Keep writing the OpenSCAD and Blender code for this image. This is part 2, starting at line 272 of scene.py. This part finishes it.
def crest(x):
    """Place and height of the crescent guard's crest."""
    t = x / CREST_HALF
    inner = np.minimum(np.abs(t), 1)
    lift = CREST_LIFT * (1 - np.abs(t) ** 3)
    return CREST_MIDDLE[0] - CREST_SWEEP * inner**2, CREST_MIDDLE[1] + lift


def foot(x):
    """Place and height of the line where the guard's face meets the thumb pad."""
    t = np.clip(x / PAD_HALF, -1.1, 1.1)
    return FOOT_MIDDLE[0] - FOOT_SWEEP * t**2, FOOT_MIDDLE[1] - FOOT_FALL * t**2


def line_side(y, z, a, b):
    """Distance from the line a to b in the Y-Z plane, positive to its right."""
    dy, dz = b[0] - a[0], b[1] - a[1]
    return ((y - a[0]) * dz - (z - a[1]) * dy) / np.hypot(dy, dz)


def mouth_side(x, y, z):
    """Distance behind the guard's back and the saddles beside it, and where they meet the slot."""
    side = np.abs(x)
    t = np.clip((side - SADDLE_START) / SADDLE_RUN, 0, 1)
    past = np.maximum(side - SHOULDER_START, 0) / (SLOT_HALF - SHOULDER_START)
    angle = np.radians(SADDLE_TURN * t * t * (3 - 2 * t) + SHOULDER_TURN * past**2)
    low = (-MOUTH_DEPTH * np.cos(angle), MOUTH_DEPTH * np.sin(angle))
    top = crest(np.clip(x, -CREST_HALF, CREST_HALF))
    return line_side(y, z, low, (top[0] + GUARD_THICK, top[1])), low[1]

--

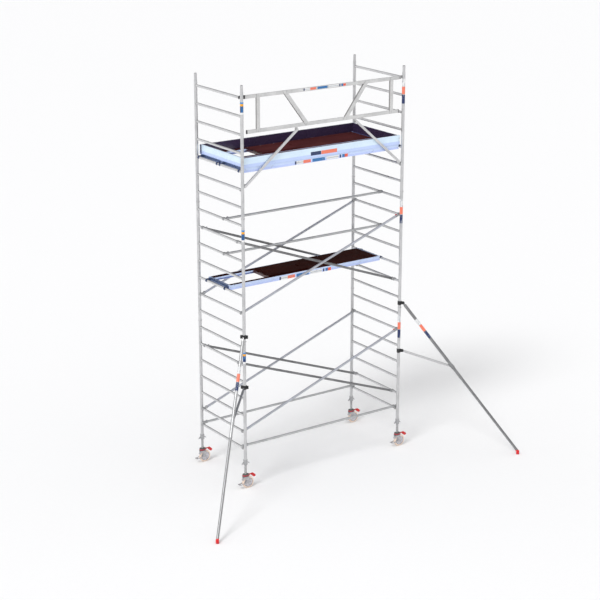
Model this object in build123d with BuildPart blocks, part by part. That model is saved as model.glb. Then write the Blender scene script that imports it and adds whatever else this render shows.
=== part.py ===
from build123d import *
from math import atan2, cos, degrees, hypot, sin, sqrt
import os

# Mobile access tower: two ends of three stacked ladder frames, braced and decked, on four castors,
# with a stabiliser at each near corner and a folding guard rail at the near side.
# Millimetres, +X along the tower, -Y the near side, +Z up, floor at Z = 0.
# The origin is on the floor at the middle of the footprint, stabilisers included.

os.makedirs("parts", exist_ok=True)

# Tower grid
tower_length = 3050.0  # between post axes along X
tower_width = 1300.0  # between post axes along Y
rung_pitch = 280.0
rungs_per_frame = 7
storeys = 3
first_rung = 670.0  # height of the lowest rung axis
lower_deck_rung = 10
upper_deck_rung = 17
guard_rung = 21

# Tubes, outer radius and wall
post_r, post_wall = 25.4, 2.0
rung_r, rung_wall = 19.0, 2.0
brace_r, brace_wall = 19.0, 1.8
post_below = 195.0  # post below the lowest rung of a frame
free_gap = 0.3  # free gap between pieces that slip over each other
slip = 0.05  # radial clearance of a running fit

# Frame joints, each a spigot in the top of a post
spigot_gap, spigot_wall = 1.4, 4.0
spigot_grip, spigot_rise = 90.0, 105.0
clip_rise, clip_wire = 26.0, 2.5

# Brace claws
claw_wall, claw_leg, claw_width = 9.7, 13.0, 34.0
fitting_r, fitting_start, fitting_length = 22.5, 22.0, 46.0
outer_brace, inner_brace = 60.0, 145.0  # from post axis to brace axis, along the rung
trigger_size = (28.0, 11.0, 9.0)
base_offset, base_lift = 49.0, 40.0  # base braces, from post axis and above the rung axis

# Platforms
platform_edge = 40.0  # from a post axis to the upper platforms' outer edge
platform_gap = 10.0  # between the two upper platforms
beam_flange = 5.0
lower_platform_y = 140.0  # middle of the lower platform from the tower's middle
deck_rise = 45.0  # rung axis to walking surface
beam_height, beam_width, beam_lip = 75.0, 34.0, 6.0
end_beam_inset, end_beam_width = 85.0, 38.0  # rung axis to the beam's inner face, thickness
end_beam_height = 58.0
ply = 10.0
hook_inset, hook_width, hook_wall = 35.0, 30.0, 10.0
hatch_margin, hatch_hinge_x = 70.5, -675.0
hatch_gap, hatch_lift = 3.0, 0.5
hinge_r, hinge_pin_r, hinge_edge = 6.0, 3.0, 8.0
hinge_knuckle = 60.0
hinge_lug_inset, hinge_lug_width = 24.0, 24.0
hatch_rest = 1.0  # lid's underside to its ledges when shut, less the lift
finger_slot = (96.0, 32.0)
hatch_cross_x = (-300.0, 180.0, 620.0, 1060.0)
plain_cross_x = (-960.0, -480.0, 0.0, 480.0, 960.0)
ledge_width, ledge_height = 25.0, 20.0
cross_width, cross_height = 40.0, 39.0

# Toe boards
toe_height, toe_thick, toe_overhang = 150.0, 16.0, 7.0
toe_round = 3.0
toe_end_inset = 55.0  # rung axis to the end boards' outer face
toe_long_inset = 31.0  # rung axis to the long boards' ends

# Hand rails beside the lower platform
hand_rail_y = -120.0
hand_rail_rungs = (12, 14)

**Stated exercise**
Retype precisely, and only, the span of lines that opens at the line containing "Model this object" and closes at the line containing "clip_rise, clip_wire = 26.0, 2.5", both inclusive.

**Exercise response**
Model this object in build123d with BuildPart blocks, part by part. That model is saved as model.glb. Then write the Blender scene script that imports it and adds whatever else this render shows.
=== part.py ===
from build123d import *
from math import atan2, cos, degrees, hypot, sin, sqrt
import os

# Mobile access tower: two ends of three stacked ladder frames, braced and decked, on four castors,
# with a stabiliser at each near corner and a folding guard rail at the near side.
# Millimetres, +X along the tower, -Y the near side, +Z up, floor at Z = 0.
# The origin is on the floor at the middle of the footprint, stabilisers included.

os.makedirs("parts", exist_ok=True)

# Tower grid
tower_length = 3050.0  # between post axes along X
tower_width = 1300.0  # between post axes along Y
rung_pitch = 280.0
rungs_per_frame = 7
storeys = 3
first_rung = 670.0  # height of the lowest rung axis
lower_deck_rung = 10
upper_deck_rung = 17
guard_rung = 21

# Tubes, outer radius and wall
post_r, post_wall = 25.4, 2.0
rung_r, rung_wall = 19.0, 2.0
brace_r, brace_wall = 19.0, 1.8
post_below = 195.0  # post below the lowest rung of a frame
free_gap = 0.3  # free gap between pieces that slip over each other
slip = 0.05  # radial clearance of a running fit

# Frame joints, each a spigot in the top of a post
spigot_gap, spigot_wall = 1.4, 4.0
spigot_grip, spigot_rise = 90.0, 105.0
clip_rise, clip_wire = 26.0, 2.5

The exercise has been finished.